Just wanted to say, that i really think it could be useful in the reviews, to specify whether or not the tv being reviewed has a glossy screen, or not, since clearly some tv's do in fact have this. To me, this seems to be, and could be, a very large element of any tv, as to whether or not someone even bothers wanting the tv to begin with. For instance, i know some samsung models have the gloss, but does the 37" 550 u reviewed have it? It does not say. Nor do we know if the sony has it, which i dont think it does, but still. Shouldn't be guess work for us reading these reviews. Keep up the good work, however. You do a find job. Oh, and more thing. I wish ....the reviews were able to a go a bit deeper into the subject of BLACK LEVELS per tv, since this is a huge element of picture quality. In other words, we, the readers, do not get to see THE DIFFERENCE BETWEEN ONE TV'S BLACK LEVEL COMPARED TO ANOTHER TV....and i think this would help ppl make decisions if they could KNOW how one tv goes blacker than another one..etc. Anyway....keep up the good work. I enjoy reading ur reviews.

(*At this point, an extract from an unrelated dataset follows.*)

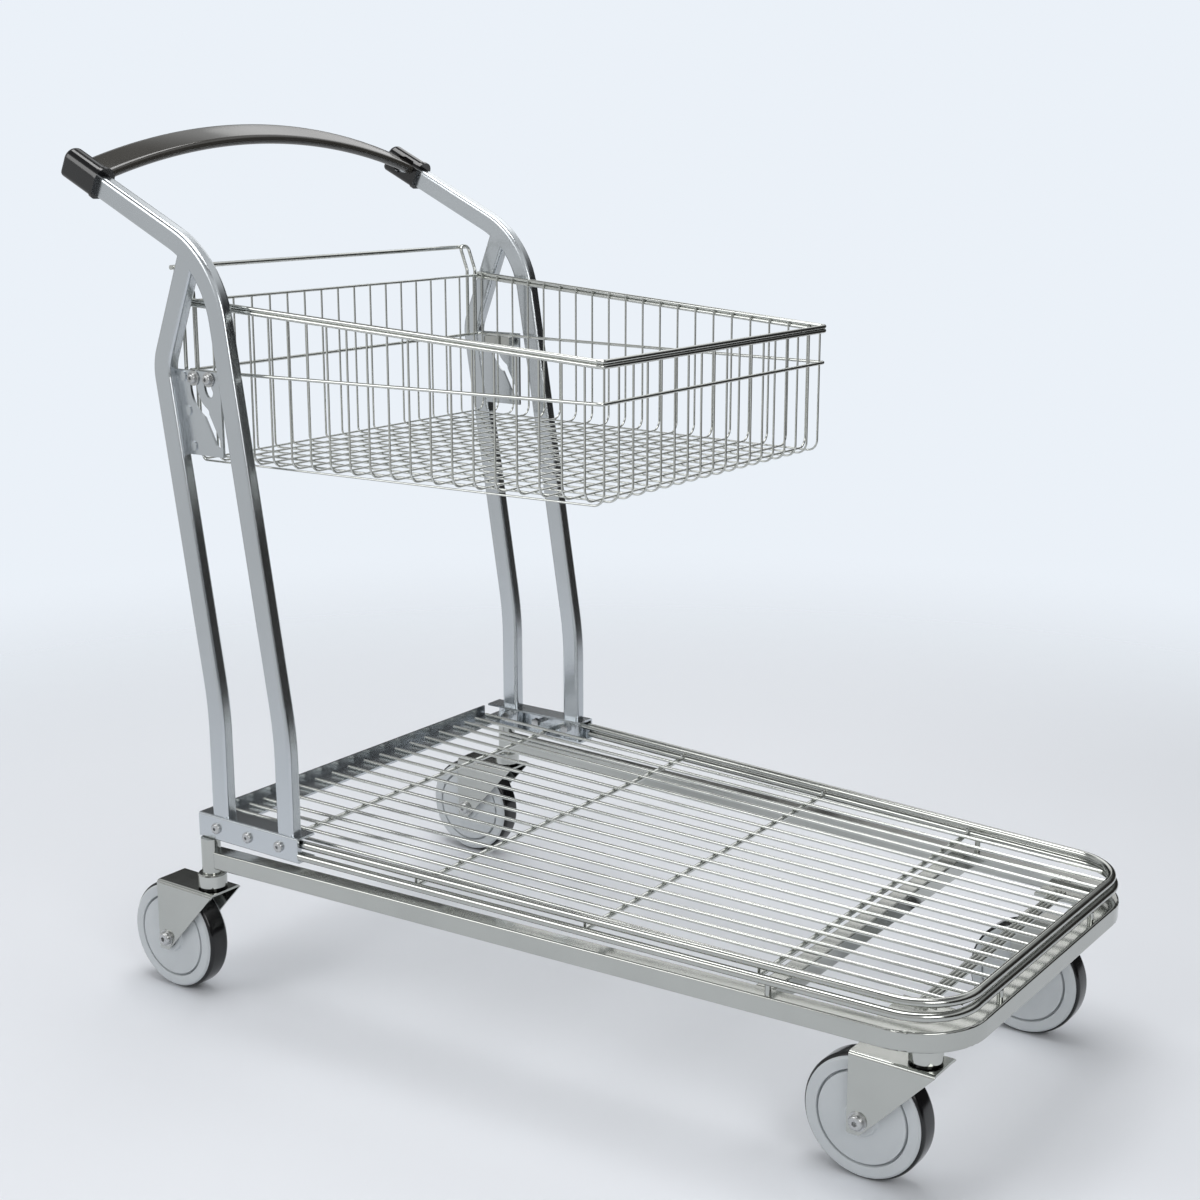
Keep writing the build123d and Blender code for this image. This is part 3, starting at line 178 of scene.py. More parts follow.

Posted Sep 2, 2008 11:35:49 AM

By Dick De Jong

Mike,

I'm glad you like it. Your Bose system sounds like a great solution to the Samsung's could-be-better audio.

Posted Sep 2, 2008 10:47:48 AM

By mike b

thanks, this was truly a helpful review, i totally agree with everything you've said about the samsung LN37A550... im on cloud 9 with this hdtv, UPS delivered it a couple hrs ago...

total upgrade from my old crt 90s tv from my dads garage.. now i have a cool dorm..

and the sound was a little disappointing esp compared to the awesome picture quality.. but thats not really a problem for me since i hooked it up to my bose 3.2.1 system.

thanks again for such an accurate and insightful description, you really hit the nail on the head. and today im happy with my new tv!!!